«В древнем споре между контролем и свободой побеждают порядок и эффективность».
«Творческих людей очень мало. Единственный смысл существования подавляющего большинства – вклад в ВВП».
«Люди не способны делать свободный выбор».
«Большинство людей предпочитает не пользоваться своим мозгом, а потому ими проще манипулировать».
«Нас ждет будущее, о котором говорил Азимов. Небольшой процент людей будет контролировать всех остальных».
«В будущем можно будет узнавать о малейшем движении каждого гражданина».
«Чем больше правительство оцифровывает вашу жизнь, тем больше оно ее контролирует».
И, наконец, мой любимый: «ИИ помогает Коммунистической партии увеличивать количество времени, которое люди проводят, тупя за телефоном».
Как это часто бывает в Китае, мои возражения благожелательно выслушивались, но решительно отвергались. Зачем гарантировать свободы, если они ведут к хаосу и несчастьям? Не учит ли нас история тому, что толпе нужен вождь? Если этот вождь прячется в вашем телефоне, если он удовлетворяет все ваши потребности, так что вы даже не успеваете формулировать свои запросы, – это и есть прогресс! Даже один затесавшийся в нашу компанию гуманист, защищавший «ренессансное образование», не видел никаких проблем в том, чтобы использовать камеры распознавания лиц для определения эмоций ребенка.
Какой контраст с калифорнийскими гиками, воспевающими «инновации-которые-меняют-мир»! Однако это могут быть точно такие же предприниматели, обучавшиеся тем же технологиям, работающие с теми же рисками и с такими же продуктами. Но если американский стартапер, занимающийся «геймингом», попытается убедить вас, что видеоигры развивают когнитивные способности, укрепляют социальные связи пользователя и помогают ему обрести уверенность в себе, то его китайский коллега прямо объяснит вам: цифровая аддикция позволяет одновременно создать как зависимость от платформы, так и безусловное подчинение действующей власти – два в одном! Однако такая откровенность не кажется мне ни полезной, ни ободряющей: КККК слишком хорошо позволяет представить предельные политические следствия неограниченного применения ИИ.
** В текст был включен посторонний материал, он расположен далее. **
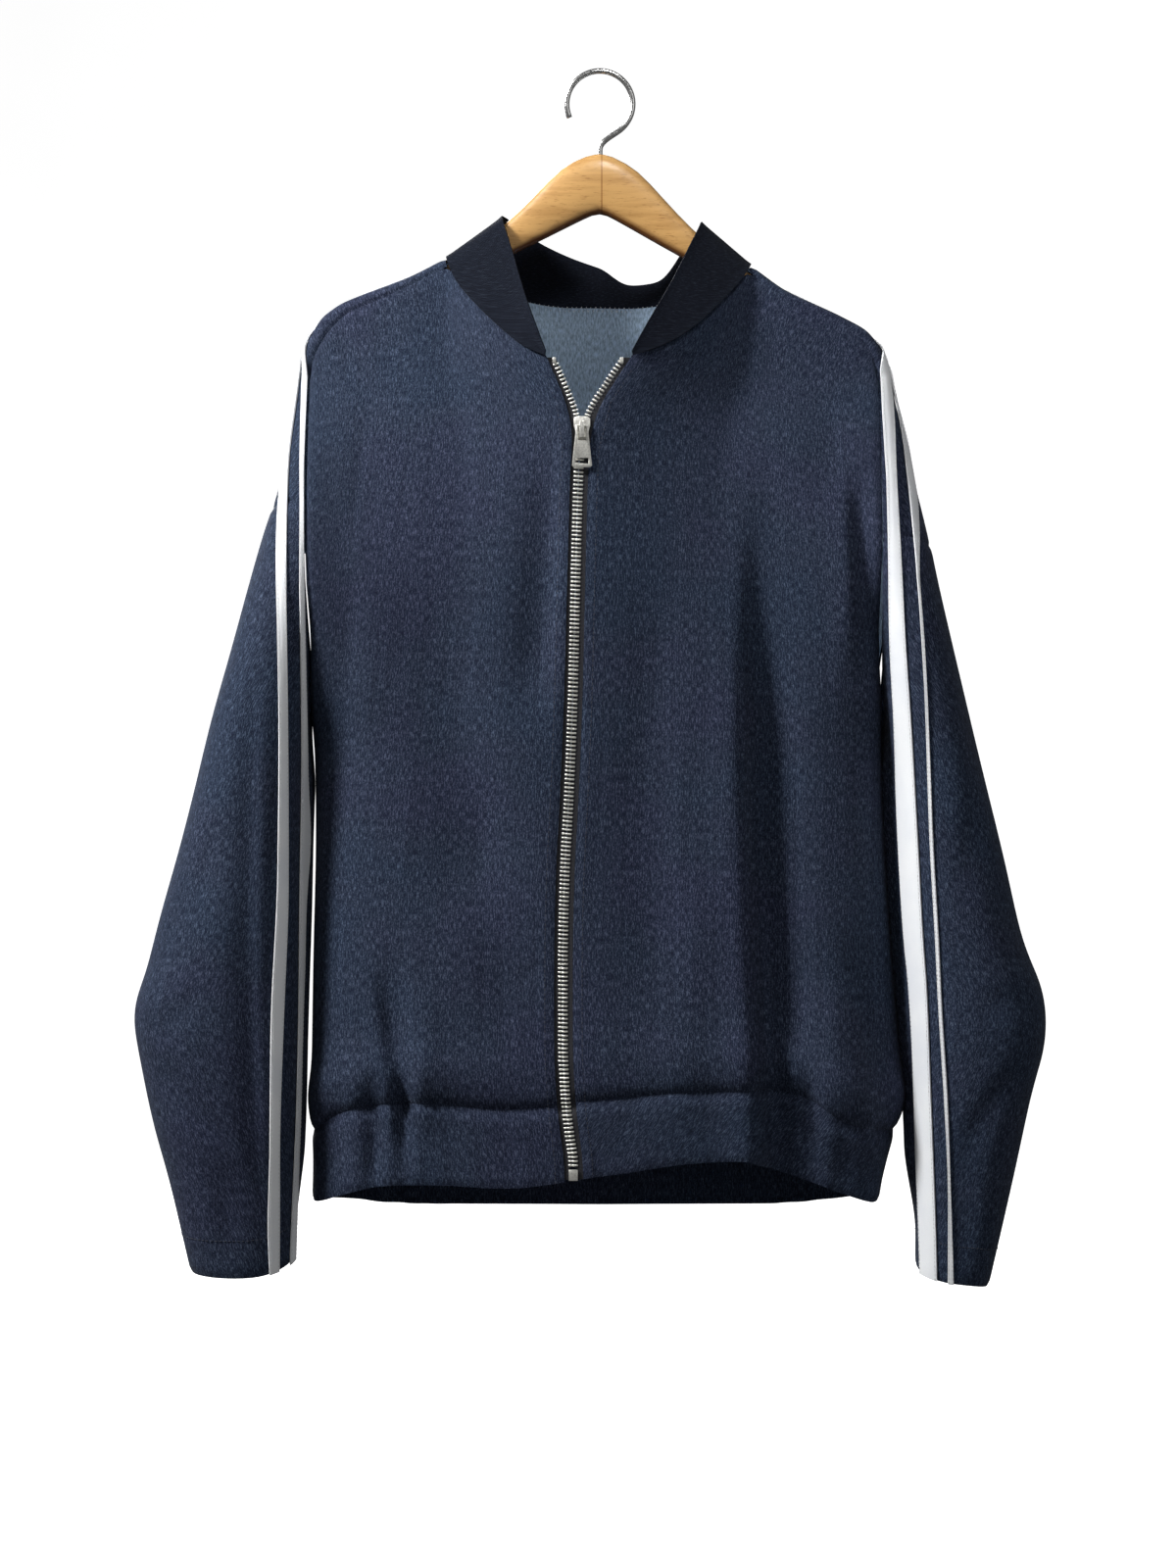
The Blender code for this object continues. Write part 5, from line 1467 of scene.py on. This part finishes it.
def build_sweep():
    """A pale floor that curves up into walls and a ceiling, round every camera."""
    corner = np.linspace(0.0, math.pi / 2, 13)
    bend = [(SWEEP_RADIUS - SWEEP_BEND * (1.0 - math.sin(a)),
             FLOOR_Z + SWEEP_BEND * (1.0 - math.cos(a))) for a in corner]
    turn = np.linspace(0.0, 2.0 * math.pi, SWEEP_SIDES, endpoint=False)
    bm = bmesh.new()
    rings = [[bm.verts.new((radius * math.cos(a), radius * math.sin(a), z)) for a in turn]
             for radius, z in [(0.5, FLOOR_Z), *bend, (SWEEP_RADIUS, 5.0), (0.5, 8.0)]]
    for low, high in zip(rings, rings[1:]):
        for k in range(SWEEP_SIDES):
            bm.faces.new((low[k - 1], low[k], high[k], high[k - 1]))
    bm.faces.new(rings[0])
    bm.faces.new(rings[-1][::-1])
    bmesh.ops.recalc_face_normals(bm, faces=bm.faces)
    bmesh.ops.reverse_faces(bm, faces=bm.faces)
    mesh = bpy.data.meshes.new("studio_sweep")
    bm.to_mesh(mesh)
    bm.free()
    mesh.shade_smooth()
    shade = Shader("studio_floor")
    tone = shade.noise(shade.object_coords(1.0, 1.0, 1.0), 3.0, 2.0, 0.5)
    pale = shade.ramp(tone, (0.3, (0.86, 0.86, 0.86)), (0.7, (0.9, 0.9, 0.9)))
    mesh.materials.append(shade.finish(Base_Color=pale, Roughness=0.9,
                                       Emission_Color=(1.0, 1.0, 1.0, 1.0),
                                       Emission_Strength=0.8))
    sweep = linked("studio_sweep", mesh)
    sweep.visible_shadow = sweep.visible_diffuse = sweep.visible_glossy = False


def linked(name, data, place=(0.0, 0.0, 0.0), aim=None):
    """A new object of the stage, turned to look at a point where one is given."""
    obj = bpy.data.objects.new(name, data)
    bpy.context.scene.collection.objects.link(obj)
    obj.location = place
    if aim is not None:
        way = Vector(aim) - Vector(place)
        obj.rotation_euler = way.to_track_quat("-Z", "Y").to_euler()
    return obj


def build_lights():
    """A dim pale world, a sun and soft lamps."""
    world = bpy.data.worlds.new("studio")
    world.use_nodes = True
    sky = world.node_tree.nodes["Background"].inputs
    sky["Color"].default_value = (1.0, 1.0, 1.0, 1.0)
    sky["Strength"].default_value = WORLD_STRENGTH
    bpy.context.scene.world = world
    bpy.context.scene.view_settings.view_transform = "Standard"
    sun = bpy.data.lights.new("sun", "SUN")
    sun.energy = SUN_POWER
    sun.angle = math.radians(9.0)
    linked("sun", sun, SUN_PLACE, (0.0, 0.0, 0.0))
    for name, place, aim, size, power in LAMPS:
        lamp = bpy.data.lights.new(name, "AREA")
        lamp.shape = "RECTANGLE"
        lamp.size = lamp.size_y = size
        lamp.energy = power
        linked(name, lamp, place, aim)


def build_camera():
    """The photograph's view: level, from the front."""
    lens = bpy.data.cameras.new("front_camera")
    lens.sensor_width = SENSOR
    lens.lens = SENSOR / 2 * CAMERA_BACK / VIEW_HALF
    camera = linked("front_camera", lens, (AIM[0], -CAMERA_BACK, AIM[2]))
    camera.rotation_euler = (math.pi / 2, 0.0, 0.0)
    bpy.context.scene.camera = camera


class JACKET_OT_fronts(bpy.types.Operator):
    """Build both front panels"""

    bl_idname = "jacket.fronts"
    bl_label = "Fronts"
    bl_options = {"REGISTER", "UNDO"}

    def execute(self, context):
        for name, side in SIDES:
            denim_piece("front_" + name, [front_grid(side)], "body")
        return {"FINISHED"}


class JACKET_OT_back(bpy.types.Operator):
    """Build the back panel with its fold-overs"""

    bl_idname = "jacket.back"
    bl_label = "Back"
    bl_options = {"REGISTER", "UNDO"}

    def execute(self, context):
        denim_piece("back", back_grids(), "body")
        return {"FINISHED"}


class JACKET_OT_sleeves(bpy.types.Operator):
    """Build both sleeves"""

    bl_idname = "jacket.sleeves"
    bl_label = "Sleeves"
    bl_options = {"REGISTER", "UNDO"}

    def execute(self, context):
        for name, side in SIDES:
            denim_piece("sleeve_" + name, [sleeve_grid(side)], "arm")
        return {"FINISHED"}


class JACKET_OT_collar(bpy.types.Operator):
    """Build the stand collar"""

    bl_idname = "jacket.collar"
    bl_label = "Collar"
    bl_options = {"REGISTER", "UNDO"}

    def execute(self, context):
        denim_piece("collar", [collar_grid()], "collar", ("collar",), roll=0.3)
        return {"FINISHED"}


class JACKET_OT_band(bpy.types.Operator):
    """Build the hem band"""

    bl_idname = "jacket.band"
    bl_label = "Hem Band"
    bl_options = {"REGISTER", "UNDO"}

    def execute(self, context):
        denim_piece("hem_band", [band_grid()], "body", ("denim",))
        return {"FINISHED"}


class JACKET_OT_stripes(bpy.types.Operator):
    """Build the four sleeve stripes"""

    bl_idname = "jacket.stripes"
    bl_label = "Sleeve Stripes"
    bl_options = {"REGISTER", "UNDO"}

    def execute(self, context):
        for name, (side, rows) in STRIPES.items():
            obj = cloth_piece("stripe_" + name + "_ribbon", [stripe_grid(name, side, rows)], "arm",
                              looks().ribbon_thick, ("ribbon",), roll=0.25)
            declare(obj, "stripe_" + name)
        return {"FINISHED"}


class JACKET_OT_tapes(bpy.types.Operator):
    """Build both zip tapes"""

    bl_idname = "jacket.tapes"
    bl_label = "Zip Tapes"
    bl_options = {"REGISTER", "UNDO"}

    def execute(self, context):
        for name, side in SIDES:
            rows = tape_rows(side)
            obj = cloth_piece("zip_tape_" + name + "_cloth",
                              [facing_out(rows, grid_uv(rows), side < 0)], "body", TAPE * MM,
                              ("tape",), levels=1, roll=0.0)
            declare(obj, "zip_tape_" + name)
        return {"FINISHED"}


class JACKET_OT_teeth(bpy.types.Operator):
    """Build both rows of zip teeth"""

    bl_idname = "jacket.teeth"
    bl_label = "Zip Teeth"
    bl_options = {"REGISTER", "UNDO"}

    def execute(self, context):
        for name, side in SIDES:
            stamped("zip_teeth_" + name, tooth_shape(), tooth_frames(side), "nickel")
        return {"FINISHED"}


class JACKET_OT_hardware(bpy.types.Operator):
    """Build the zip's slider, pull tab, box and stops"""

    bl_idname = "jacket.hardware"
    bl_label = "Zip Hardware"
    bl_options = {"REGISTER", "UNDO"}

    def execute(self, context):
        for node in ("zip_slider", "zip_pull", "zip_box", "zip_stop_right", "zip_stop_left"):
            body = "pull_tab" if node == "zip_pull" else "jacket"
            dressed(node, "nickel", body, METAL_ROUND)
        return {"FINISHED"}


class JACKET_OT_stitching(bpy.types.Operator):
    """Build the navy topstitching of the fronts and cuffs"""

    bl_idname = "jacket.stitching"
    bl_label = "Topstitching"
    bl_options = {"REGISTER", "UNDO"}

    def execute(self, context):
        frames = []
        for side in (1, -1):
            frames += front_stitches(side) + cuff_stitches(side)
        stamped("navy_topstitching", stitch_shape(), frames, "navy_thread")
        return {"FINISHED"}


class JACKET_OT_stripe_stitching(bpy.types.Operator):
    """Build the white stitches along the stripes"""

    bl_idname = "jacket.stripe_stitching"
    bl_label = "Stripe Stitching"
    bl_options = {"REGISTER", "UNDO"}

    def execute(self, context):
        frames = []
        for name, (side, rows) in STRIPES.items():
            frames += stripe_stitches(name, side, rows)
        stamped("white_stripe_stitching", stitch_shape(), frames, "white_thread")
        return {"FINISHED"}


class JACKET_OT_overlock(bpy.types.Operator):
    """Build the looped edging inside the neck"""

    bl_idname = "jacket.overlock"
    bl_label = "Neck Overlock"
    bl_options = {"REGISTER", "UNDO"}

    def execute(self, context):
        for name, frames in zip(("white", "navy"), overlock_frames()):
            stamped("overlock_" + name, stitch_shape(), frames, name + "_thread")
        return {"FINISHED"}


class JACKET_OT_hanger(bpy.types.Operator):
    """Build the wooden hanger and its hook"""

    bl_idname = "jacket.hanger"
    bl_label = "Hanger"
    bl_options = {"REGISTER", "UNDO"}

    def execute(self, context):
        dressed("hanger_wood", "beech")
        dressed("hanger_hook", "steel")
        return {"FINISHED"}


class JACKET_OT_stage(bpy.types.Operator):
    """Build the pale sweep, the lights and the camera"""

    bl_idname = "jacket.stage"
    bl_label = "Stage"
    bl_options = {"REGISTER", "UNDO"}

    def execute(self, context):
        build_sweep()
        build_lights()
        build_camera()
        return {"FINISHED"}


OPERATORS = (
    JACKET_OT_fronts, JACKET_OT_back, JACKET_OT_sleeves, JACKET_OT_collar, JACKET_OT_band,
    JACKET_OT_stripes, JACKET_OT_tapes, JACKET_OT_teeth, JACKET_OT_hardware, JACKET_OT_stitching,
    JACKET_OT_stripe_stitching, JACKET_OT_overlock, JACKET_OT_hanger, JACKET_OT_stage,
)


class JACKET_PT_panel(bpy.types.Panel):
    """The jacket's settings and its builders"""

    bl_idname = "JACKET_PT_panel"
    bl_label = "Denim Bomber Jacket"
    bl_space_type = "VIEW_3D"
    bl_region_type = "UI"
    bl_category = "Jacket"

    def draw(self, context):
        settings = context.scene.jacket_looks
        for name in JacketLooks.__annotations__:
            self.layout.prop(settings, name)
        for operator in OPERATORS:
            self.layout.operator(operator.bl_idname)


CLASSES = (JacketLooks, *OPERATORS, JACKET_PT_panel)


def register():
    for made in CLASSES:
        bpy.utils.register_class(made)
    bpy.types.Scene.jacket_looks = bpy.props.PointerProperty(type=JacketLooks)


def unregister():
    del bpy.types.Scene.jacket_looks
    for made in reversed(CLASSES):
        bpy.utils.unregister_class(made)


def main():
    register()
    for operator in OPERATORS:
        group, name = operator.bl_idname.split(".")
        getattr(getattr(bpy.ops, group), name)()


if __name__ == "__main__":
    main()
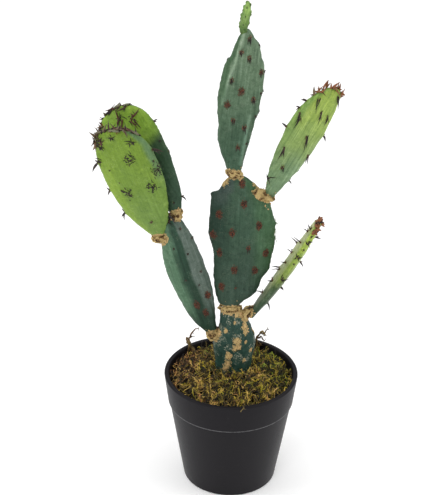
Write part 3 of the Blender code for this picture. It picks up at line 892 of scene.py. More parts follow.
def skin_material(kind, settings):
    """A pad's waxy skin. Its colour follows the pad, and its streaks run lengthwise."""
    look = SKINS[kind]
    s = Shader("skin_" + kind, roughness=settings.roughness, specular=0.22)
    run = s.attribute("run", "Vector")
    across, rim, along = s.node("ShaderNodeSeparateXYZ", s.attribute("place", "Vector")).outputs
    broad = s.noise(run, 38, 3, 0.55)
    colour = s.mix(s.step(s.plus(along, s.wave(broad, 0.45)), 0.08, 0.92), look.base, look.tip)
    cloud = s.step(s.noise(run, 62, 4, 0.6, 0.4), 0.52, 0.80)
    colour = s.over(colour, look.cloud, cloud, 0.5)
    wobble = s.wave(broad, 0.35)
    for start, end, slant, low, high, tint, strength in look.tints:
        lean = s.wave(along, slant)
        here = s.step(s.math("SUBTRACT", s.plus(across, wobble), lean), start, end)
        there = s.step(s.plus(along, wobble), low, high)
        colour = s.over(colour, tint, s.times(here, there), strength)
    # Painted highlights: the sides tint the faces before and behind the middle, more strongly towards the
    # tip.
    depth = s.node("ShaderNodeSeparateXYZ", run).outputs[1]
    for start, end, tint, strength in look.sides:
        colour = s.over(colour, tint, s.step(depth, start, end), s.times(along, strength))

    def shift(mask, strength, tint):
        """Lightens or darkens the colour so far by a tint, where the mask is."""
        return s.over(colour, tint, mask, strength, "MULTIPLY")

    streak = s.noise(s.stretched(run, (520, 260, 22)), 1.0, 3, 0.6)
    colour = shift(s.step(streak, 0.52, 0.70), look.streaks, (1.55, 1.45, 1.6))
    colour = shift(s.step(streak, 0.48, 0.32), look.streaks, (0.62, 0.68, 0.66))
    # Painted highlight: the tops of the raised lines are lightened.
    colour = shift(s.attribute("crest"), 0.85, (2.3, 2.0, 2.3))
    # Painted shade: on the upper part, where the skin turns away from the front, the margin colour is laid
    # over it (darker on most pads).
    edge = s.times(s.step(rim, 0.45, 0.95), s.step(along, 0.45, 0.62))
    colour = s.over(colour, look.rim, edge, 0.7)
    blotch = s.noise(run, 230, 5, 0.72, 0.5)
    colour = shift(s.step(blotch, 0.52, 0.66), look.mottle, (1.45, 1.35, 1.45))
    colour = shift(s.step(blotch, 0.49, 0.34), look.mottle, (0.52, 0.60, 0.56))
    freckle = s.noise(run, 900, 5, 0.85)
    fleck = s.times(s.step(freckle, 0.53, 0.59), s.step(s.noise(run, 110, 3, 0.6), 0.50, 0.60))
    colour = s.over(colour, FLECK_COLOUR, fleck, look.flecks)
    colour = shift(s.step(freckle, 0.46, 0.32), 0.8, (0.60, 0.66, 0.62))
    ragged = s.wave(s.noise(run, 560, 4, 0.75), 1.7)
    stain = s.step(s.plus(s.attribute("stain"), ragged), 0.44, 0.60)
    rust = s.mix(s.step(s.noise(run, 1300, 2, 0.7), 0.42, 0.58), look.rim, look.rust)
    colour = s.over(colour, rust, stain, 0.9)
    crumb = s.noise(run, 420, 5, 0.75, 0.6)
    scab = s.step(s.plus(s.attribute("scab"), s.wave(crumb, 2.2)), 0.50, 0.57)
    tan = s.mix(s.step(s.noise(run, 1000, 4, 0.7), 0.34, 0.56), CREVICE_COLOUR, settings.cork_colour)
    s.colour(s.mix(scab, colour, tan))
    gloss = s.plus(s.times(broad, 0.16), settings.roughness - 0.08)
    s.rough(s.plus(gloss, s.times(s.math("ADD", scab, stain, clamp=True), 0.30)))
    height = s.plus(s.times(streak, 0.45), s.times(freckle, 0.35))
    height = s.plus(height, s.times(blotch, 0.5))
    height = s.plus(height, s.times(scab, 0.9))
    s.bump(s.plus(height, s.times(crumb, s.times(scab, 0.8))), 0.6, 0.0010)
    return s.material


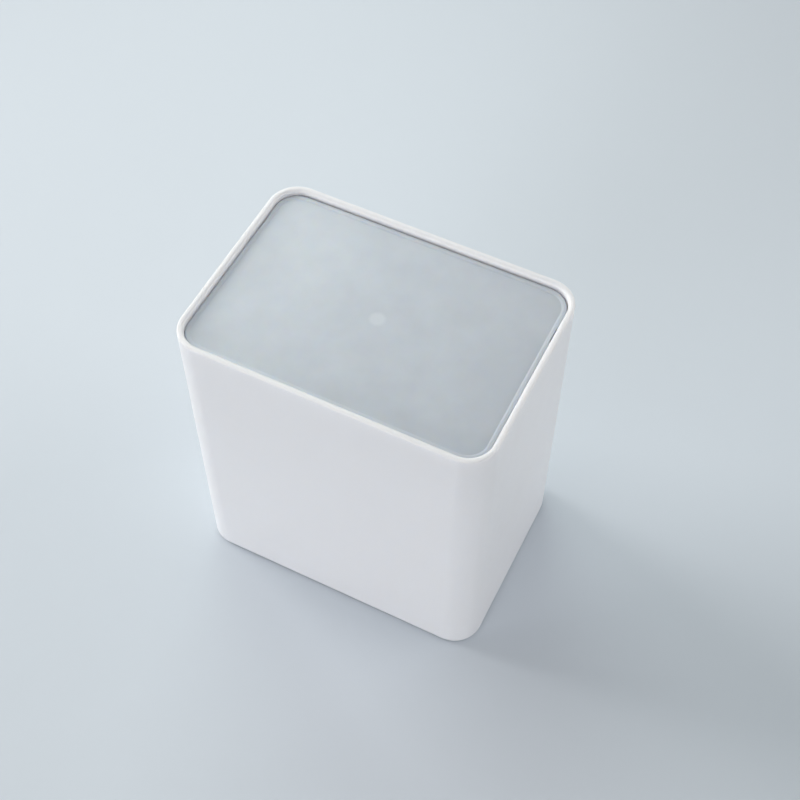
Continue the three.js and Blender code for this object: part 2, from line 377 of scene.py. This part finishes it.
padSettings = {
    "radius": 4 * mm,
    "edge": 0.3 * mm,
    "pocketGap": 0.25 * mm,
    "glue": 0.1 * mm,
    "colour": (0.55, 0.56, 0.57),
    "colourWorn": (0.48, 0.485, 0.49),
    "wear": 900,  # sizes of the noises, per metre
    "sheen": 700,
    "grain": 5000,
    "grainDepth": 0.01 * mm,
    "grainStrength": 0.6,
    "roughness": (0.7, 0.85),
}

overrun = 1 * mm
lidPlateTop = lidHigh.z - lidSettings["beadHeight"]
lidUnderside = lidPlateTop - lidSettings["plate"]
lidCentreY = (lidLow.y + lidHigh.y) / 2
skirtX = lidHigh.x - lidSettings["lip"]
innerX = caseHigh.x - caseSettings["wall"]
innerY = caseHigh.y - caseSettings["wall"]
floorTop = caseLow.z + caseSettings["floor"]
padNodes = ["foot_pad_front_left", "foot_pad_front_right", "foot_pad_rear_left", "foot_pad_rear_right"]


def padCentre(node):
    low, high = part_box(node)
    return (low + high) / 2


def caseSkin(s):
    base, top = caseLow.z, caseHigh.z
    floorInset = s["wall"] + s["wallTaper"]
    rings = fillet(s["baseEdge"], base + s["baseEdge"], s["baseEdge"], -1, 0)
    rings += fillet(s["rimOuter"], top - s["rimOuter"], s["rimOuter"], 0, 1)
    rings += fillet(s["wall"] - s["rimInner"], top - s["rimInner"], s["rimInner"], 1, 2)
    rings += fillet(floorInset + s["floorCorner"], floorTop + s["floorCorner"], s["floorCorner"], 0, -1)
    width, depth = caseHigh.x - caseLow.x, caseHigh.y - caseLow.y
    return loft("caseShell", width, depth, s["cornerRadius"], rings)


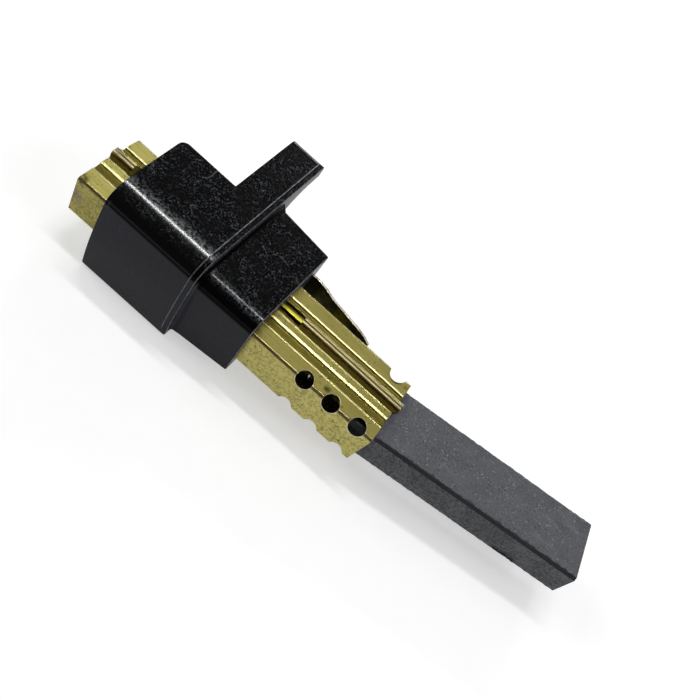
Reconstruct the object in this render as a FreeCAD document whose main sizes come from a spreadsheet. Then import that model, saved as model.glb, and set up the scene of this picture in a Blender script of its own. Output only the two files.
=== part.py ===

Когда китайцы все же признают определенные опасности, создаваемые ИИ (например, связанные с ростом неравенства), их ответ формулируется в рамках того же холистического подхода. Так, Кай-Фу Ли, в частных разговорах о достоинствах ИИ высказывающийся гораздо умереннее, чем на сцене TED Talk, предлагает компенсировать автоматизацию рабочих мест определенной формой универсального дохода, который, однако, привязывается к услугам, оказанным обществу в целом. Этой «социальной зарплатой» следует вознаграждать людей за творческую деятельность, имеющую коллективную ценность… что противоположно «индивидуалистическому» взгляду на универсальный доход, как он понимается в Кремниевой долине. Напомню, вопрос «конца труда» представляется мне переоцененным. Кроме того, китайское решение опирается на интерес группы, которой нужно будет отдавать не только свои данные, но также свое время и свою жизнь. Чтобы компенсировать недостатки КККК, понадобится еще больше КККК!
Если бы я хотел подытожить одной фразой состояние умов, ныне царящее в Китае, то процитировал бы экономиста Чжу Мина, бывшего заместителя директора Международного валютного фонда, который как-то пригласил меня на обед в элитный ресторан рядом с Запретным городом: «Чего нам будет недоставать из эпохи до ИИ? Ничего».
Европа, или Самоубийство по заветам стоиков
В Древней Греции один родосский военачальник попал в плен. Его бросили в яму и кидали туда пищу, как дикому зверю. Проходящий мимо человек посоветовал ему отказаться от еды и умереть от голода. Но военачальник ответил: «Пока человек жив, он может надеяться». В одном из своих писем Луцилию Сенека красноречиво осудил эту позицию, назвав ее «женской слабостью». Нет, жизнь нельзя покупать любой ценой. Нужно быть готовым умереть, но не отказываться от своего достоинства. Самоубийство составляет часть инструментария стоика; это последнее средство самоконтроля, применяемое, когда внешние обстоятельства становятся непреодолимыми. Ведь «судьба не может сделать ничего тому, кто знает, как умереть».